Born in Matsumoto, Nagano Prefecture, Kusama has experienced hallucinations and severe obsessive thoughts since childhood, often of a suicidal nature. She claims that as a small child she suffered severe physical abuse by her mother.

Early in Kusama's career, she began covering surfaces (walls, floors, canvases, and later, household objects and naked assistants) with the polka dots that would become a trademark of her work. The vast fields of polka dots, or "infinity nets," as she called them, were taken directly from her hallucinations.


and later

Today she lives, by choice, in a mental hospital in Tokyo, where she has continued to produce work since the mid-1970s. Her studio is a short distance from the hospital.

In essence, Kusama leads her hyperaware lifestyle in a mannter best expressed by this mantra:

"If it were not for art, I would have killed myself a long time ago."

The art born from this unbelievable intense philosophy is astonishing. Admittedly, while her paintings are interesting, and the MCA's placement of her main infinity nets echo a bit of Rothko (in the sense that the physical space combined with the art seems to extend beyond the gallery itself, for Kusama, they suggests some sort of hypnotical, organic infinity with traces of eyes, muscle cells, faces, flowers) Kusama, in my opinion, best expresses her concept of the transcendental infinite - the sublime - through her installations.



Fireflies in the Water 2000 lightbulbs, water, mirror room 300 x 450 x450

Simple in structure but resulting in complex visual deceit, Kusama addresses the beautiful and sublime simultaneously in a manner that constantly reminds us of our own crappy mortality. Stepping inside Fireflies in the Water immediately seemed to transport us into an infinite, serene galaxy where only you and another three strangers existed. Kusama later becomes tongue in cheek below.


Infinity Mirror Room - Phalli's Field, 1965


The little soft cutesy tubes lose their appeal once you discover they have a strange phallic resemblance, and you're essentially trapped with an infinite number of poxy penis tentacles.
While Kusama's infinity rooms can make you feel alienated from whilst belonging to her strange atmosphere, her final installation in the MCA exhibition is kinder to the receptor.

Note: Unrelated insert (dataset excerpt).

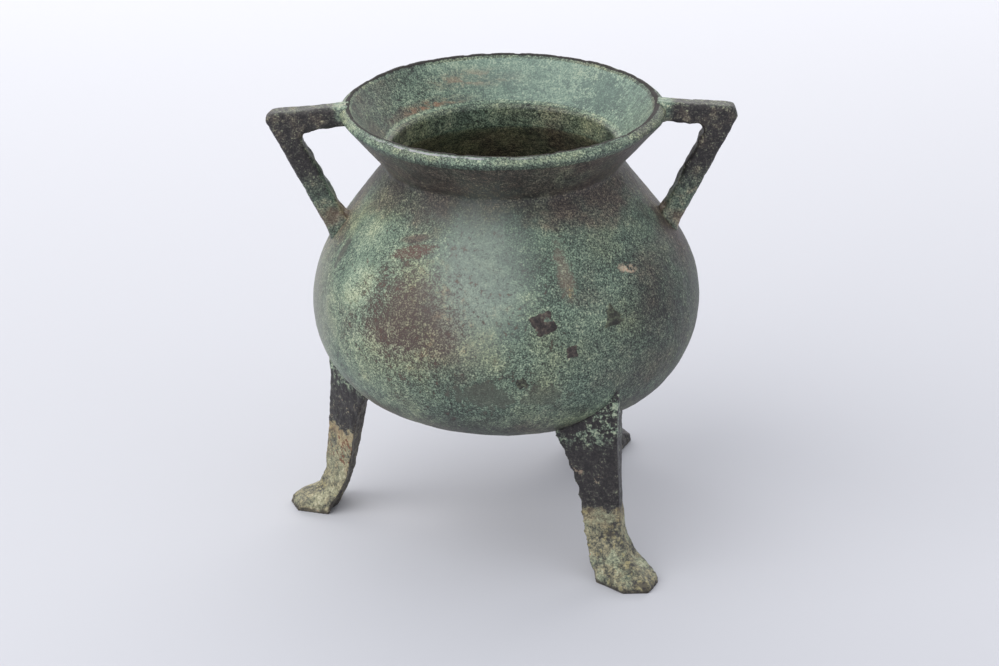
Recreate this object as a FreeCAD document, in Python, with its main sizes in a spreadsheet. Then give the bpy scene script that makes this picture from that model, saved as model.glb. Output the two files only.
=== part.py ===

The installation comprised of a typical suburban dining/living room, whose contents were decidedly generic and familiar. Ingeniously, the room was lighted by UV lamps and Kusama installed thousands of polka dots (her signature pattern) over every surface of the room, except of course, the vistors, who responded with many astonished gasps. The effect was another welcoming infinity net, linking everything at once together and, although the human was not linked, he, too felt a part of the comfortable setting. Her idea of a greater transcendental force existing absolutely everywhere I think points to the very little considered idea of sublimity in modernity.

Perhaps we don't like contemplating the forever (the mathematical sublime?), because being in the installation, I began to think about it and didn't exactly enjoy feeling so fragile and temporaneous. I did, however, really appreciate feeling a sense of belonging to that room, and didn't want to leave.